Pour donner un ordre d’idées, la batterie lithium-ion d’un véhicule électrique pèse environ 400 kilos. Elle contient 15 kilos de lithium. Pour les obtenir, il faut traiter 10 tonnes de saumure de lithium… Sans parler de la consommation d’eau. Il faut plus de 2.000 tonnes d’eau pour retirer de terre une tonne de lithium.

Des régions d’agriculture traditionnelle

Le gouvernement portugais a néanmoins décidé de faire de son pays un acteur important du lithium et y voit une opportunité économique. Les réserves du sous-sol sont importantes, au moins de 10% de celles existant en Europe, et relativement facilement accessible. Bien plus par exemple qu’en Alsace et en Allemagne où il faut aller chercher le lithium dans les nappes d’eau chaude profondes du fossé rhénan. Lisbonne a adopté il y a déjà trois ans une stratégie nationale du lithium construite sur des milliards d’euros d’investissements. Elle comprend des mines mais aussi une usine pour raffiner le métal et une autre pour fabriquer des batteries. L’ambition est d’attirer des activités à haute valeur ajouté et avec elles des emplois qualifiés bien payés. «Nous voulons utiliser nos réserves de lithium pour profiter de la valeur ajoutée résultant de la décarbonation», explique Joao Pedro Matos Fernandes, le ministre de l’environnement portugais. Son gouvernement a d’ores et déjà accordé deux licences d’exploitation de mines de lithium et désigné neuf régions où prospecter afin de trouver ce qu’il appelle «l’or blanc».

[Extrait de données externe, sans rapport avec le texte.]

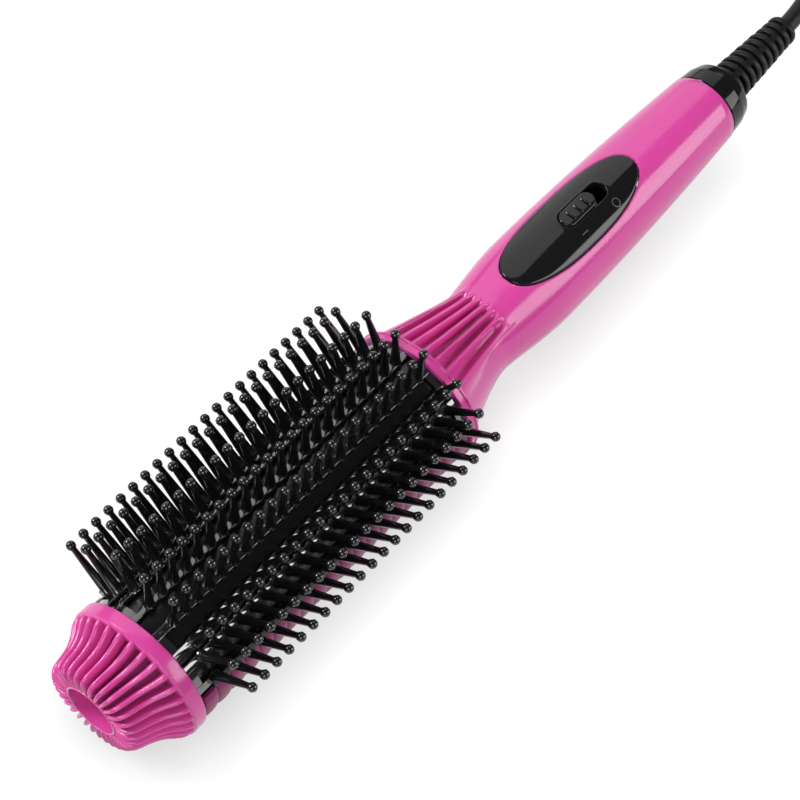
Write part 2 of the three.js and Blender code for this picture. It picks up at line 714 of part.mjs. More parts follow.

Le problème est que le lithium se trouve aujourd’hui dans des endroits très préservés à la fois en terme de beauté des paysages et de mode de vie… comme le village de Covas do Barroso. La région dans laquelle il se trouve a été classée en zone d’héritage par les Nations-Unies et plus particulièrement la FAO (Food and Agriculture Organization) compte tenu des méthodes agricoles ancestrales toujours utilisées. La plupart des habitants vivent de l’agriculture et de l’élevage. Selon de nombreuses organisations hostiles aux projets miniers, cette économie sera détruite par l’exploitation du lithium. Qui voudra de la viande et des fromages provenant d’une région minière. Et puis économiquement, les doutes existent sur les retombées réelles pour les populations locales.

Selon Nuno Forner, de l’ONG group Zero, les sociétés étrangères s’intéressent au lithium du sous-sol portugais mais n’ont pas l’intention de la raffiner sur place.  «Il n’y a aucun engagement concret de sociétés pour aider à construire une raffinerie de lithium ou une usine de fabrication de batteries. Il y a de grandes chances que l’exploitation très profitable des matériaux bruts se passent à l’étranger», affirme-t-il. L’Agence portugaise de protection de l’environnement s’est engagée à étudier étroitement les impacts des projets des groupes miniers. Mais group Zero estime que l’impact sur des espèces animales en danger n’est même pas pris en compte.

Le gouvernement portugais espère que les travaux sur la première mine, celle de Covas do Barroso, commenceront l’année prochaine.